__Set task__
Quote the data below in full, please, without altering anything.
##### Recorded information #####
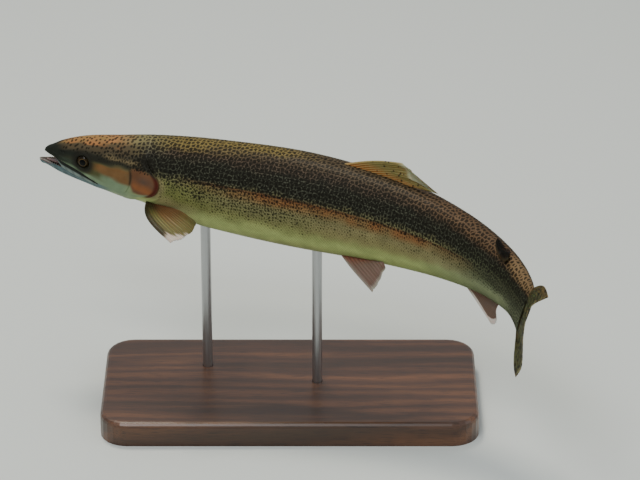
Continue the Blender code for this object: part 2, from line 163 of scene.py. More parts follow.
def posed(points):
    # fish space to metres in the frame
    p = np.asarray(points, float)
    s, l, z = p[..., 0], p[..., 1], p[..., 2]
    twist = math.radians(pose["tailTwist"]) * ramp(s, pose["twistFrom"], form["tailEnd"])
    l, z = turned(l, z, twist)
    turn = heading(s)
    x = np.interp(s, spineAt, spineX) - l * np.sin(turn)
    y = np.interp(s, spineAt, spineY) - l * np.cos(turn)
    x, z = turned(x, z, -math.radians(pose["pitch"]))
    return stack(x, y, z) * forkLength + np.array(pose["snoutAt"])


def tone(code):
    # a colour as seen, written in hex, to the shader's linear numbers
    seen = np.array([int(code[i:i + 2], 16) / 255 for i in (0, 2, 4)])
    return np.where(seen <= 0.04045, seen / 12.92, ((seen + 0.055) / 1.055) ** 2.4)


def newObject(name, data):
    obj = bpy.data.objects.new(name, data)
    bpy.context.scene.collection.objects.link(obj)
    return obj


def addPiece(name, mesh, material, replaces=()):
    mesh.shade_smooth()
    mesh.materials.append(material)
    obj = newObject(name, mesh)
    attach(obj, "root")
    if replaces:
        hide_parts(*replaces)
    print(name + ":", len(mesh.polygons), "faces")


def newMesh(name, bm):
    mesh = bpy.data.meshes.new(name)
    bm.to_mesh(mesh)
    bm.free()
    return mesh


weldWithin = 1e-7
attributeKinds = {"tone": ("FLOAT_COLOR", "color"), "plate": ("FLOAT", "value")}


def dressMesh(mesh, points, data, uv):
    # places, attributes and the bake map of a mesh whose vertices come in the order of the points
    mesh.vertices.foreach_set("co", points.reshape(-1, 3).ravel())
    corners = np.empty(len(mesh.loops), dtype=np.int32)
    mesh.loops.foreach_get("vertex_index", corners)
    for name, values in data.items():
        kind, key = attributeKinds.get(name, ("FLOAT_VECTOR", "vector"))
        values = np.asarray(values, dtype=np.float32).reshape(len(mesh.vertices), -1)[corners]
        if name == "tone":
            values = np.concatenate([values, np.ones((len(values), 1), dtype=np.float32)], 1)
        mesh.attributes.new(name, kind, "CORNER").data.foreach_set(key, values.ravel())
    if uv is not None:
        uv = np.asarray(uv, dtype=np.float32).reshape(-1, 2)[corners]
        mesh.uv_layers.new(name="OFBake").data.foreach_set("uv", uv.ravel())
    mesh.update()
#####
__Answer to the problem__
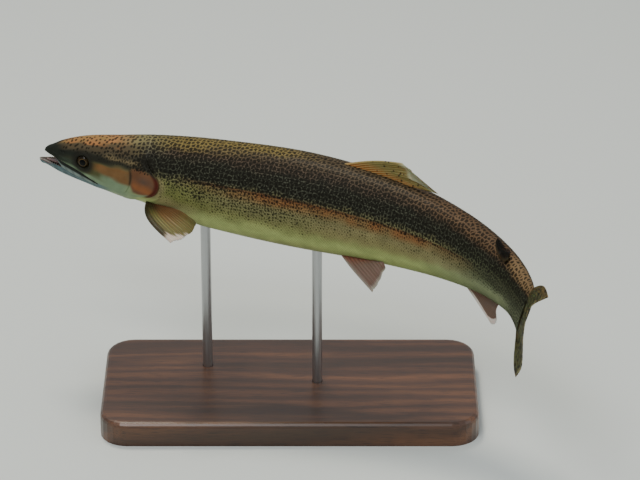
Continue the Blender code for this object: part 2, from line 163 of scene.py. More parts follow.
def posed(points):
    # fish space to metres in the frame
    p = np.asarray(points, float)
    s, l, z = p[..., 0], p[..., 1], p[..., 2]
    twist = math.radians(pose["tailTwist"]) * ramp(s, pose["twistFrom"], form["tailEnd"])
    l, z = turned(l, z, twist)
    turn = heading(s)
    x = np.interp(s, spineAt, spineX) - l * np.sin(turn)
    y = np.interp(s, spineAt, spineY) - l * np.cos(turn)
    x, z = turned(x, z, -math.radians(pose["pitch"]))
    return stack(x, y, z) * forkLength + np.array(pose["snoutAt"])


def tone(code):
    # a colour as seen, written in hex, to the shader's linear numbers
    seen = np.array([int(code[i:i + 2], 16) / 255 for i in (0, 2, 4)])
    return np.where(seen <= 0.04045, seen / 12.92, ((seen + 0.055) / 1.055) ** 2.4)


def newObject(name, data):
    obj = bpy.data.objects.new(name, data)
    bpy.context.scene.collection.objects.link(obj)
    return obj


def addPiece(name, mesh, material, replaces=()):
    mesh.shade_smooth()
    mesh.materials.append(material)
    obj = newObject(name, mesh)
    attach(obj, "root")
    if replaces:
        hide_parts(*replaces)
    print(name + ":", len(mesh.polygons), "faces")


def newMesh(name, bm):
    mesh = bpy.data.meshes.new(name)
    bm.to_mesh(mesh)
    bm.free()
    return mesh


weldWithin = 1e-7
attributeKinds = {"tone": ("FLOAT_COLOR", "color"), "plate": ("FLOAT", "value")}


def dressMesh(mesh, points, data, uv):
    # places, attributes and the bake map of a mesh whose vertices come in the order of the points
    mesh.vertices.foreach_set("co", points.reshape(-1, 3).ravel())
    corners = np.empty(len(mesh.loops), dtype=np.int32)
    mesh.loops.foreach_get("vertex_index", corners)
    for name, values in data.items():
        kind, key = attributeKinds.get(name, ("FLOAT_VECTOR", "vector"))
        values = np.asarray(values, dtype=np.float32).reshape(len(mesh.vertices), -1)[corners]
        if name == "tone":
            values = np.concatenate([values, np.ones((len(values), 1), dtype=np.float32)], 1)
        mesh.attributes.new(name, kind, "CORNER").data.foreach_set(key, values.ravel())
    if uv is not None:
        uv = np.asarray(uv, dtype=np.float32).reshape(-1, 2)[corners]
        mesh.uv_layers.new(name="OFBake").data.foreach_set("uv", uv.ravel())
    mesh.update()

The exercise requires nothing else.